Have you ever faced a situation where your device or software application did not work properly and caused your computer to hang, freeze, or even crash at the most inopportune of moments? Have you wondered why things don't just work, instead of causing you heartburn? Venkatesh-Prasad Ranganath, G. Ramalingam, and Kapil Vaswani, researchers in the Rigorous Software Engineering group at Microsoft Research India, are trying to solve the problem of applications and devices interacting undesirably with the operating system.
"Today, building software and applications is akin to building a car. There are many parts built by different companies that go into the car, and all of these have to work together properly for the car to run," says Ranganath while explaining Tark, a project focusing on software-incompatibility issues. "Specifically, the car manufacturer and various part vendors have to agree on how their parts will interact and affect only these interactions; failing to do so by making unjustified assumptions based on observations can cause unforeseen failures in a car and inconvenience to the end user."
Given the number of devices and software from different vendors used in a computer, software development faces a similar challenge.
"Today's pace of technology evolution makes software compatibility an even more important and challenging problem," says Ramalingam. "Anyone developing a new or updated part must ensure that it works correctly with older systems as well as future systems. It thus becomes critical to have 'contracts' between different parts of the software that govern the behavior of those parts."
Ramalingam draws an analogy with traffic rules to explain what he means by a 'contract': Traffic typically flows smoothly when everyone follows the traffic rules. But if even one person violates a single traffic rule, it can lead to a cascading series of events that result in chaos or serious accidents. Similarly, products built from many parts might stop functioning because one part somewhere in the product violates a rule.
"A large fraction of computer crashes," Ranganath says, "are caused by third-party device drivers that do not adhere to the required protocol, underlining the importance of defining these 'contracts.' "
Current software development suffers from two related problems.
- First, contracts and rules tend to be stated informally in documentation.
- Second, there is no formal, comprehensive verification that software components satisfy the appropriate rules.
Over the last decade, the research community has made significant advances in software-verification technology. Software-verification tools can check whether a software component follows a given contract and can help identify potential incompatibility issues early on, when developers write code, rather than have these problems manifest themselves at a later stage, when users use the product.
"However, there is a catch to using software-verification tools," Ramalingam says. "The rules must be stated in a formal language that the tools understand. It is not enough to have documentation in English, as is the common practice today."
The team is building a tool to infer rules that govern the interaction of applications with the Windows operating system.
"The goal of Tark," Ramalingam says, "is to find these rules using data-mining techniques."
Tark mines rules that govern an application-programming interface (API). The technology is intended for use with APIs, such as the Windows API, for which many correct or mostly correct clients already exist. It first creates traces of events that occur when client applications access a particular type of resource and creates a database of such traces. It then looks for correlations and patterns among the events and extracts those with high statistical support and confidence as rules.

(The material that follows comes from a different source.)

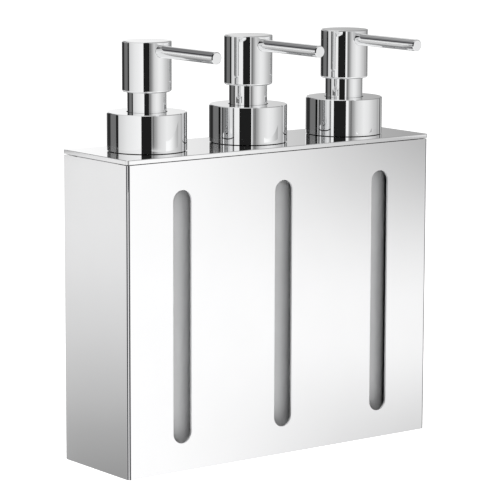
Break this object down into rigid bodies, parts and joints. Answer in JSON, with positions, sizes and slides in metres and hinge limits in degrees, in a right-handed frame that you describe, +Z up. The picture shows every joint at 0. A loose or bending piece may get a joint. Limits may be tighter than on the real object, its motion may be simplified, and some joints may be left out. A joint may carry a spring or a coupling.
{
  "type": "wall mounted soap dispenser",
  "caption": "Wall mounted soap dispenser: slotted metal housing with lift-off lid, hanging bottles and push-down pump heads with straight swivelling spouts.",
  "frame": {"origin": "middle of the four wall-fixing holes, on the wall plane", "axes": "+X to the right seen from the front, +Y into the wall, +Z up"},
  "size_m": [0.2006, 0.0882, 0.2226],
  "materials": {
    "polished_sheet": "mirror-polished stainless sheet",
    "plain_sheet": "mill-finish stainless sheet",
    "bright_plate": "bright chrome plating",
    "bottle_plastic": "natural translucent plastic",
    "natural_plastic": "natural moulded plastic",
    "white_plastic": "white moulded plastic",
    "seal_rubber": "soft black rubber",
    "spring_steel": "drawn wire",
    "ball_steel": "ground ball"
  },
  "bodies": {
    "housing": {"front_shell": "polished_sheet", "back_panel": "plain_sheet", "bottom_plate": "plain_sheet"},
    "lid_unit": {"lid": "polished_sheet", "lid_guide_left": "plain_sheet", "lid_guide_right": "plain_sheet", "bottle_left": "bottle_plastic", "bottle_middle": "bottle_plastic", "bottle_right": "bottle_plastic"},
    "pump_left": {"collar_shell_left": "bright_plate", "collar_nut_left": "white_plastic", "neck_gasket_left": "seal_rubber", "pump_cylinder_left": "natural_plastic", "dip_tube_left": "natural_plastic", "guide_sleeve_left": "bright_plate", "guide_bush_left": "white_plastic", "return_spring_left": "spring_steel"},
    "plunger_left": {"stem_left": "natural_plastic", "piston_seal_left": "seal_rubber"},
    "head_left": {"head_shell_left": "bright_plate", "head_insert_left": "white_plastic", "spout_tube_left": "bright_plate"},
    "ball_left": {"inlet_ball_left": "ball_steel"},
    "pump_middle": {"collar_shell_middle": "bright_plate", "collar_nut_middle": "white_plastic", "neck_gasket_middle": "seal_rubber", "pump_cylinder_middle": "natural_plastic", "dip_tube_middle": "natural_plastic", "guide_sleeve_middle": "bright_plate", "guide_bush_middle": "white_plastic", "return_spring_middle": "spring_steel"},
    "plunger_middle": {"stem_middle": "natural_plastic", "piston_seal_middle": "seal_rubber"},
    "head_middle": {"head_shell_middle": "bright_plate", "head_insert_middle": "white_plastic", "spout_tube_middle": "bright_plate"},
    "ball_middle": {"inlet_ball_middle": "ball_steel"},
    "pump_right": {"collar_shell_right": "bright_plate", "collar_nut_right": "white_plastic", "neck_gasket_right": "seal_rubber", "pump_cylinder_right": "natural_plastic", "dip_tube_right": "natural_plastic", "guide_sleeve_right": "bright_plate", "guide_bush_right": "white_plastic", "return_spring_right": "spring_steel"},
    "plunger_right": {"stem_right": "natural_plastic", "piston_seal_right": "seal_rubber"},
    "head_right": {"head_shell_right": "bright_plate", "head_insert_right": "white_plastic", "spout_tube_right": "bright_plate"},
    "ball_right": {"inlet_ball_right": "ball_steel"}
  },
  "joints": [
    {"name": "lid_lift", "type": "slide", "parent": "housing", "child": "lid_unit", "axis": [0, 0, 1], "range_m": [0, 0.175]},
    {"name": "pump_out_left", "type": "slide", "parent": "lid_unit", "child": "pump_left", "axis": [0, 0, 1], "range_m": [0, 0.175]},
    {"name": "press_left", "type": "slide", "parent": "pump_left", "child": "plunger_left", "axis": [0, 0, -1], "range_m": [0, 0.01], "stiffness_N_per_m": 600, "springref_m": -0.01, "deforming": ["return_spring_left"]},
    {"name": "swivel_left", "type": "hinge", "parent": "plunger_left", "child": "head_left", "pos_m": [-0.066, -0.027, 0.13], "axis": [0, 0, 1], "range_deg": [-110, 25]},
    {"name": "valve_left", "type": "slide", "parent": "pump_left", "child": "ball_left", "axis": [0, 0, 1], "range_m": [0, 0.0015]},
    {"name": "pump_out_middle", "type": "slide", "parent": "lid_unit", "child": "pump_middle", "axis": [0, 0, 1], "range_m": [0, 0.175]},
    {"name": "press_middle", "type": "slide", "parent": "pump_middle", "child": "plunger_middle", "axis": [0, 0, -1], "range_m": [0, 0.01], "stiffness_N_per_m": 600, "springref_m": -0.01, "deforming": ["return_spring_middle"]},
    {"name": "swivel_middle", "type": "hinge", "parent": "plunger_middle", "child": "head_middle", "pos_m": [0, -0.027, 0.13], "axis": [0, 0, 1], "range_deg": [-25, 25]},
    {"name": "valve_middle", "type": "slide", "parent": "pump_middle", "child": "ball_middle", "axis": [0, 0, 1], "range_m": [0, 0.0015]},
    {"name": "pump_out_right", "type": "slide", "parent": "lid_unit", "child": "pump_right", "axis": [0, 0, 1], "range_m": [0, 0.175]},
    {"name": "press_right", "type": "slide", "parent": "pump_right", "child": "plunger_right", "axis": [0, 0, -1], "range_m": [0, 0.01], "stiffness_N_per_m": 600, "springref_m": -0.01, "deforming": ["return_spring_right"]},
    {"name": "swivel_right", "type": "hinge", "parent": "plunger_right", "child": "head_right", "pos_m": [0.066, -0.027, 0.13], "axis": [0, 0, 1], "range_deg": [-25, 110]},
    {"name": "valve_right", "type": "slide", "parent": "pump_right", "child": "ball_right", "axis": [0, 0, 1], "range_m": [0, 0.0015]}
  ]
}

Tark is not error-free -- hence the name "Tark," which means "conjecture" or "guess" in Sanskrit -- because not all programs may interact in the correct manner.
"What we are doing may boil down to speculation, because it is statistical," Ranganath says. "We are trying to come up with what are likely rules, but there is no guarantee they will be true because they are based on observations. We expect human experts to look at the candidate rules inferred by our tool to validate or correct them.
"But we can assume that, by and large, most programs use any particular resource in a correct manner. There may be variations in how the programs work, but overall, certain patterns will emerge whenever the contract constrains the programs' behavior."
It is possible to mine rules in a static manner, by looking at the structure of the program and using it to approximate the behavior of the program, or in a dynamic manner, by registering events at run time.
Once the rules are expressed formally, they can be incorporated into diagnostic tools such as the Static Driver Verifier, which checks whether a program can violate any of the specified rules.
"Automatic verification tools," Ranganath says, "can identify scenarios where the program may fail to follow a rule."
Earlier, these rules had not been laid down formally, making it difficult to use such verification tools. But now, with the work of Ramalingam, Ranganath, and Vaswani, life for the programmer could become easier, and there might be fewer crashes and incompatibility issues for computer users.